LRRK gene knockout experiment in mice
The team generated LRRK-deficient mice where both the LRRK2 gene and the LRRK1 gene were inactivated using a genetic technique called gene knock out. These mice showed signs of age-dependent dopaminergic (DA) neuron degeneration. Surprisingly, this double knock out, where two genes are simultaneously rendered inoperative, caused mice to exhibit earlier mortality and body-weight loss but largely normal brain-weight. Mice with only one gene knocked out did not develop the age-dependent DA neuron degeneration that the double knock out mice experienced.
"A logical explanation for the lack of phenotypes in LRRK2 knockout mice was that the LRRK1 gene is still there to carry out normal LRRK function and compensate for the loss of LRRK2," said Shen. "So we generated the double knock out used in this study. With both LRRK genes removed, the double knockout mice lost the LRRK1 protection of the brain and developed age dependent degeneration."

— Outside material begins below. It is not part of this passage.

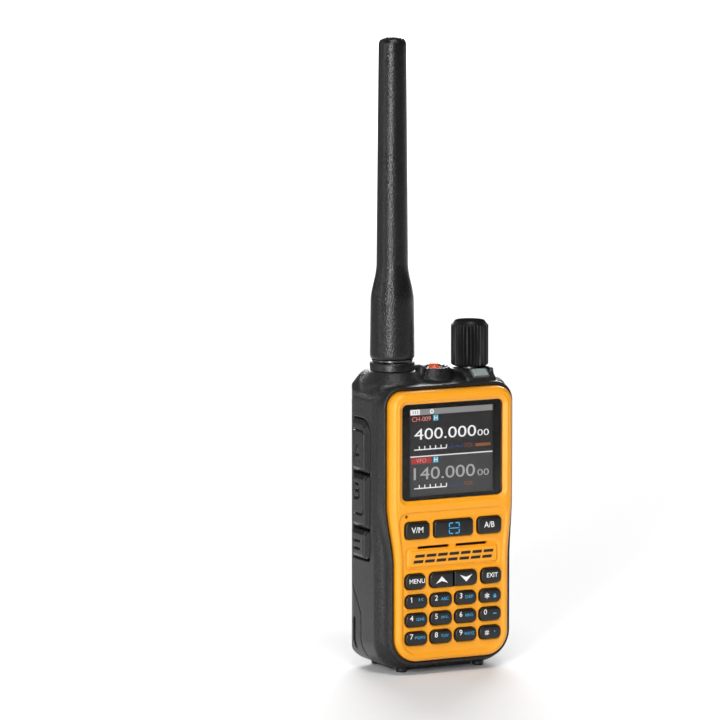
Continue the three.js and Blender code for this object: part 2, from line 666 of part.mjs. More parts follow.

In the study published in Neuron, the research team reports age-dependent, significant DA neuron degeneration in double knock out mice accompanied by several other complications including impaired autophagy-lysosomal pathways. Further analysis revealed increased programmed cell death, or apoptosis, and higher levels of alpha-synuclein, a hallmark of PD.
"These findings revealed an essential role of LRRK in the survival of DA neurons and in the regulation of the autophagy-lysosomal pathway in the aging brain," said Shen.